::: Task inputs :::

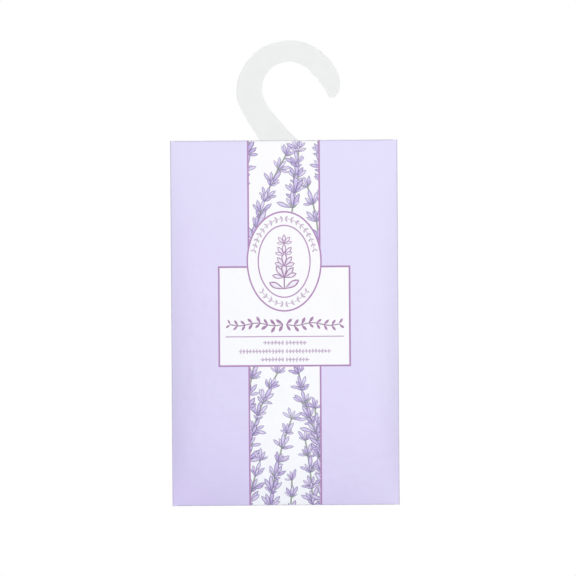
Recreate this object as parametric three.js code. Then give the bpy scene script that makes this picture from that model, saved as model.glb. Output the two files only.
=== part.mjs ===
/**
 * A hanging lavender sachet: one folded sheet of printed paper round a bed of scented granules,
 * and a film hook that is stuck on the back and folds at a crease behind the pouch's top edge.
 *
 * Millimetres, +Z up. The origin is the point under the hook's arch that bears on a rail. The
 * front of the pouch looks towards -Y, and the film of the hook lies in the plane Y = 0.
 */
import * as THREE from 'three';

/** Pouch: the folded size, the paper and how far the filling swells it. */
const pouchWidth = 115;
const pouchHeight = 185;
const paperThickness = 0.25;
const foldRadius = 0.45;
const frontSwell = 5.9;
const backSwell = 4.6;
const backFlatDepth = 3.7;
const headerHeight = 36;

/** Shape of the swell, as plain powers: across the pouch, up from its foot and down from its head. */
const acrossPower = 8;
const footPower = 0.65;
const headPower = 1.2;

/** Closing of the envelope: the wings' overlap behind, the two flaps over it and their paste. */
const seamOverlap = 14;
const seamRamp = 5;
const flapSideInset = 1.5;
const flapEndInset = 9;
const topFlapHeight = 30;
const bottomFlapHeight = 24;
const pasteThickness = 0.1;
const seamPasteWidth = 8;
const seamPasteEndInset = 5;
const flapPasteHeight = 9;
const flapPasteEndInset = 3;
const flapPasteSideInset = 5;

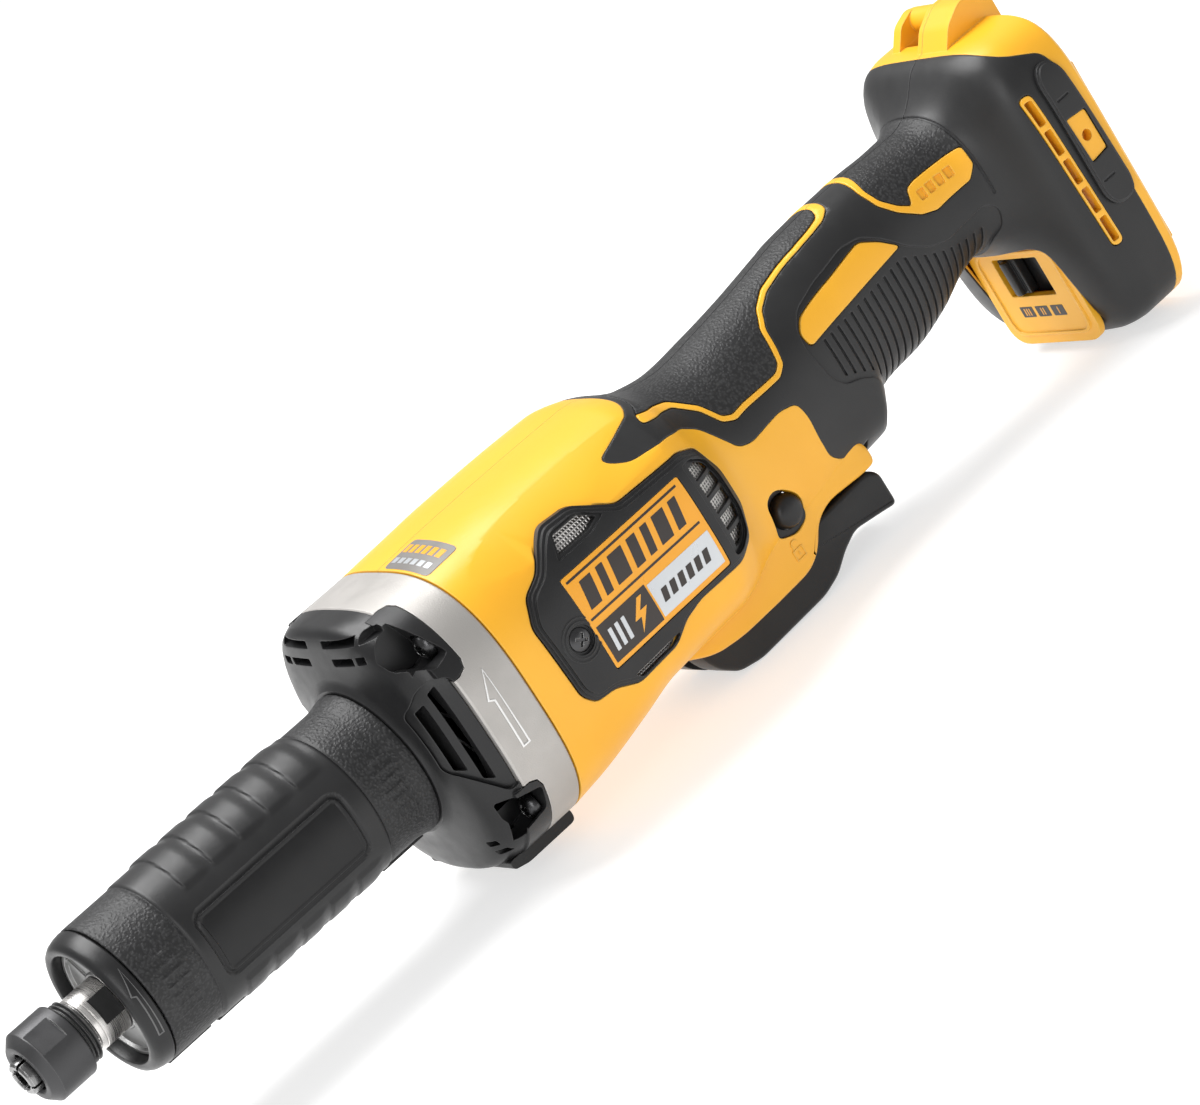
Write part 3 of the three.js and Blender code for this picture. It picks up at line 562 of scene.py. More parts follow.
# ---- front housing
# A glass-filled nylon bell that carries the barrel. Four ears reach back over the metal
# collar, each with a sunk pocket for its screw, and louvres let the fan's air out.
SCREW_PLACES = [(-29.6, 26.6), (-29.6, -26.6), (29.6, 26.6), (29.6, -26.6)]
MOTOR_SECTION = (40.5, -40.5, 40.5, 2.9)
FAN_CHAMBER, CLEARANCE = 34, 0.3
FAR = 60
BELL = [(96.6, 23.6, -23.6, 23.6, 2), (97.4, 24.4, -24.4, 24.4, 2), (98.0, 26.5, -26.5, 26.5, 2),
        (98.7, 30, -30, 28.6, 2.05), (99.6, 35.5, -35.5, 30.6, 2.3), (100.4, 38.4, -38.4, 31.7, 2.5),
        (101.4, 39.8, -39.8, 32.9, 2.65), (103, 40.4, -40.4, 34.6, 2.8), (106, 40.5, -40.5, 37.4, 2.9),
        (109.8, 40.5, -40.5, 40.2, 2.9)]


def flowing(stations, step):
    """Stations at an even spacing that run smoothly through the given ones."""
    slopes = [[(b[k] - a[k]) / (b[0] - a[0]) for k in range(1, 5)] for a, b in zip(stations, stations[1:])]
    turns = [slopes[0]]
    for before, after in zip(slopes, slopes[1:]):
        turns.append([2 * p * q / (p + q) if p * q > 0 else 0 for p, q in zip(before, after)])
    turns.append(slopes[-1])
    smooth = []
    for (a, b), leave, reach in zip(zip(stations, stations[1:]), turns, turns[1:]):
        width = b[0] - a[0]
        pieces = max(1, round(width / step))
        for piece in range(pieces):
            t = piece / pieces
            row = [a[0] + width * t]
            for k in range(1, 5):
                row.append((1 + 2 * t) * (1 - t) ** 2 * a[k] + t * (1 - t) ** 2 * width * leave[k - 1]
                           + t * t * (3 - 2 * t) * b[k] + t * t * (t - 1) * width * reach[k - 1])
            smooth.append(row)
    return smooth + [list(stations[-1])]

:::

▸ **Stated goal**
Extract the complete listing above, reproducing each line exactly.

▸ **Answer to this task**
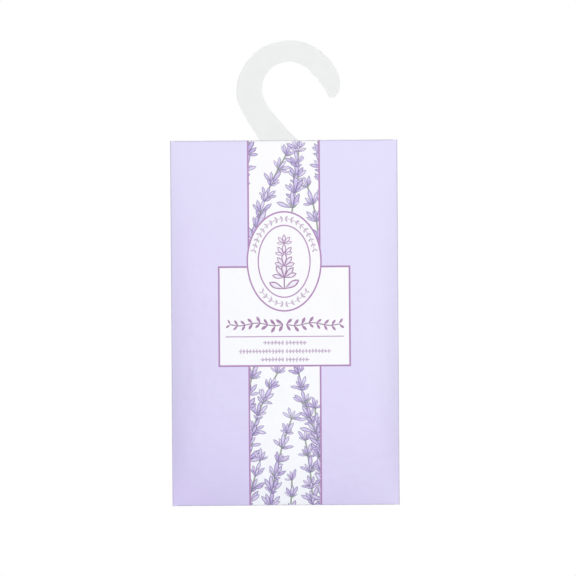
Recreate this object as parametric three.js code. Then give the bpy scene script that makes this picture from that model, saved as model.glb. Output the two files only.
=== part.mjs ===
/**
 * A hanging lavender sachet: one folded sheet of printed paper round a bed of scented granules,
 * and a film hook that is stuck on the back and folds at a crease behind the pouch's top edge.
 *
 * Millimetres, +Z up. The origin is the point under the hook's arch that bears on a rail. The
 * front of the pouch looks towards -Y, and the film of the hook lies in the plane Y = 0.
 */
import * as THREE from 'three';

/** Pouch: the folded size, the paper and how far the filling swells it. */
const pouchWidth = 115;
const pouchHeight = 185;
const paperThickness = 0.25;
const foldRadius = 0.45;
const frontSwell = 5.9;
const backSwell = 4.6;
const backFlatDepth = 3.7;
const headerHeight = 36;

/** Shape of the swell, as plain powers: across the pouch, up from its foot and down from its head. */
const acrossPower = 8;
const footPower = 0.65;
const headPower = 1.2;

/** Closing of the envelope: the wings' overlap behind, the two flaps over it and their paste. */
const seamOverlap = 14;
const seamRamp = 5;
const flapSideInset = 1.5;
const flapEndInset = 9;
const topFlapHeight = 30;
const bottomFlapHeight = 24;
const pasteThickness = 0.1;
const seamPasteWidth = 8;
const seamPasteEndInset = 5;
const flapPasteHeight = 9;
const flapPasteEndInset = 3;
const flapPasteSideInset = 5;

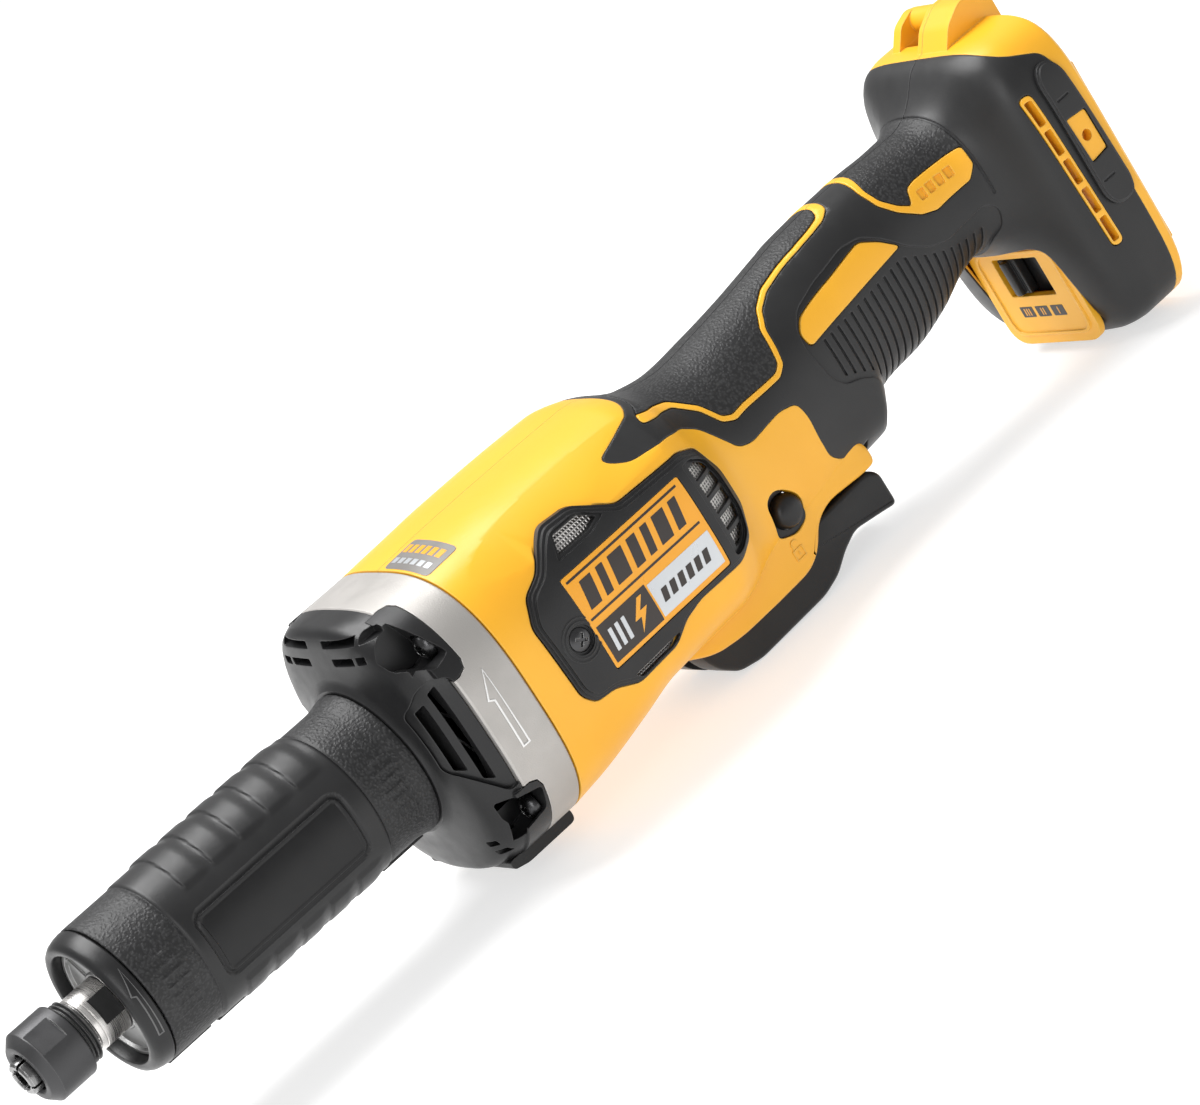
Write part 3 of the three.js and Blender code for this picture. It picks up at line 562 of scene.py. More parts follow.
# ---- front housing
# A glass-filled nylon bell that carries the barrel. Four ears reach back over the metal
# collar, each with a sunk pocket for its screw, and louvres let the fan's air out.
SCREW_PLACES = [(-29.6, 26.6), (-29.6, -26.6), (29.6, 26.6), (29.6, -26.6)]
MOTOR_SECTION = (40.5, -40.5, 40.5, 2.9)
FAN_CHAMBER, CLEARANCE = 34, 0.3
FAR = 60
BELL = [(96.6, 23.6, -23.6, 23.6, 2), (97.4, 24.4, -24.4, 24.4, 2), (98.0, 26.5, -26.5, 26.5, 2),
        (98.7, 30, -30, 28.6, 2.05), (99.6, 35.5, -35.5, 30.6, 2.3), (100.4, 38.4, -38.4, 31.7, 2.5),
        (101.4, 39.8, -39.8, 32.9, 2.65), (103, 40.4, -40.4, 34.6, 2.8), (106, 40.5, -40.5, 37.4, 2.9),
        (109.8, 40.5, -40.5, 40.2, 2.9)]


def flowing(stations, step):
    """Stations at an even spacing that run smoothly through the given ones."""
    slopes = [[(b[k] - a[k]) / (b[0] - a[0]) for k in range(1, 5)] for a, b in zip(stations, stations[1:])]
    turns = [slopes[0]]
    for before, after in zip(slopes, slopes[1:]):
        turns.append([2 * p * q / (p + q) if p * q > 0 else 0 for p, q in zip(before, after)])
    turns.append(slopes[-1])
    smooth = []
    for (a, b), leave, reach in zip(zip(stations, stations[1:]), turns, turns[1:]):
        width = b[0] - a[0]
        pieces = max(1, round(width / step))
        for piece in range(pieces):
            t = piece / pieces
            row = [a[0] + width * t]
            for k in range(1, 5):
                row.append((1 + 2 * t) * (1 - t) ** 2 * a[k] + t * (1 - t) ** 2 * width * leave[k - 1]
                           + t * t * (3 - 2 * t) * b[k] + t * t * (t - 1) * width * reach[k - 1])
            smooth.append(row)
    return smooth + [list(stations[-1])]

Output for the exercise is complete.